James Arlidge
- Full name: James Anthony Arlidge
- Born: 11 August 1979 (age 46) Hamilton, New Zealand
- Height: 187 cm (6 ft 2 in)
- Weight: 87 kg (192 lb; 13 st 10 lb)
- School: Dilworth School
- University: University of Auckland

Rugby union career
- Position(s): First five-eighth, Fullback

Senior career
- Years: Team / Apps / (Points)
- 2001–2002: Blues / 13 / (107)
- 2001–2002: Auckland / 7 / (32)
- 2001–2003: Northland / 21 / (203)
- 2003: Highlanders / 7 / (7)
- 2008–2010: Dragons / 38 / (250)
- 2010–2013: Nottingham / 67 / (753)
- Correct as of 22 June 2019

International career
- Years: Team / Apps / (Points)
- 2002: New Zealand Barbarians / 1 / (0)
- 2003: New Zealand Māori / 1 / (0)
- 2007–2011: Japan / 32 / (286)
- Correct as of 22 June 2019

= James Arlidge =

Japan international rugby union player

James Arlidge (ジェームス・アレジ, Jēmusu Areji); born 11 August 1979) is a Japanese international rugby union player. He plays primarily at fly-half.

==Club career==
Unusually, he made his Super Rugby debut for the Auckland Blues, prior to making his first start in provincial rugby, making the step from junior rugby with Pakuranga and the Auckland Colts, due to the then Blues first choice fly-half Carlos Spencer being injured. Later in 2002 Arlidge would go on to make his debut for Auckland in New Zealand's National Provincial Championship.

In 2001 having started the NPC season with Auckland, Arlidge would spend the majority of the season on loan with another side in the Blues franchise. Northland. After another season back with Auckland and the Blues, Arlidge opted to sign for South Island side the Highlanders (rugby union) for the 2003 Super 12 season, as well as playing his NPC rugby with Otago. His brother Gareth has also represented Auckland at provincial level.

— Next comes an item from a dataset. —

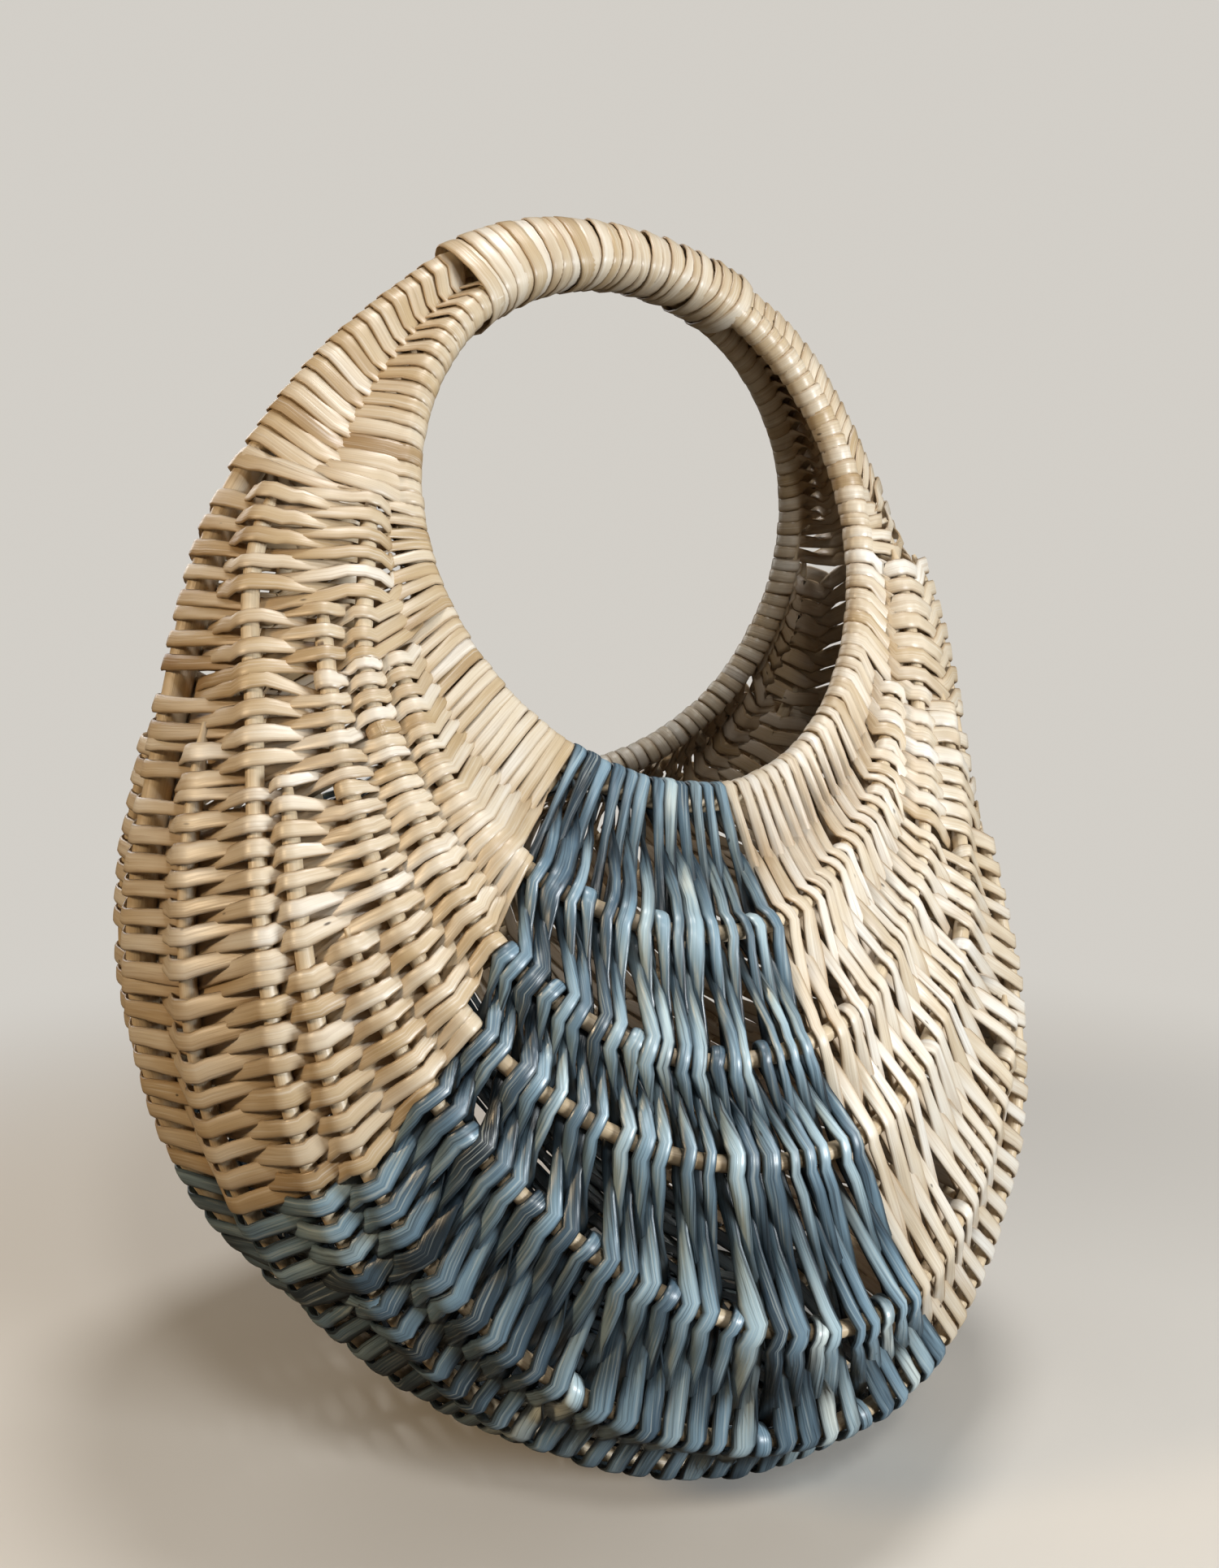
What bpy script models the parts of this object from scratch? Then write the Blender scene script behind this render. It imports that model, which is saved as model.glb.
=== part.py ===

After a single season in Dunedin, Arlidge began a four-year stint in Japan with Osaka based club NTT DoCoMo Kansai. Having been listed by the Japan Rugby Football Union as being unaffiliated to a club, on 5 May 2008 the South Wales Argus quoted new Newport Gwent Dragons signing Tom Willis as "looking forward to joining forces with his compatriots and former Highlanders team-mates, including James Arlidge, in Dragons colours next season.". In June 2010 Nottingham announced that Arlidge had joined them on a one-year contract.

==International==
Prior to leaving New Zealand, Arlidge made his New Zealand Maori debut, against a Canada All Stars side, on their 2003 North America tour.

Having qualified for Japan on residency grounds, Arlidge was named by new "Cherry Blossoms" coach and fellow New Zealander John Kirwan's first squad. His test debut came in an emphatic 82–0 win over South Korea in Tokyo, scoring two tries and converting all of his ten conversions. Having looked a certainty for a berth in the 2007 Rugby World Cup squad, a fractured leg obtained against a Classic All Blacks side forced Arlidge onto the sidelines, until the 2008 HSBC Asian Five Nations.

In the 2008 IRB Pacific Nations Cup Arlidge was the top points scorer with 56 for Japan, six points ahead of Callum Bruce of the New Zealand Maori.

Arlidge was included in Japan's 2011 Rugby World Cup squad. He played in 3 of Japan's 4 matches during the tournament, scoring 34 points, consisting of 2 tries, 3 conversions and 6 penalties.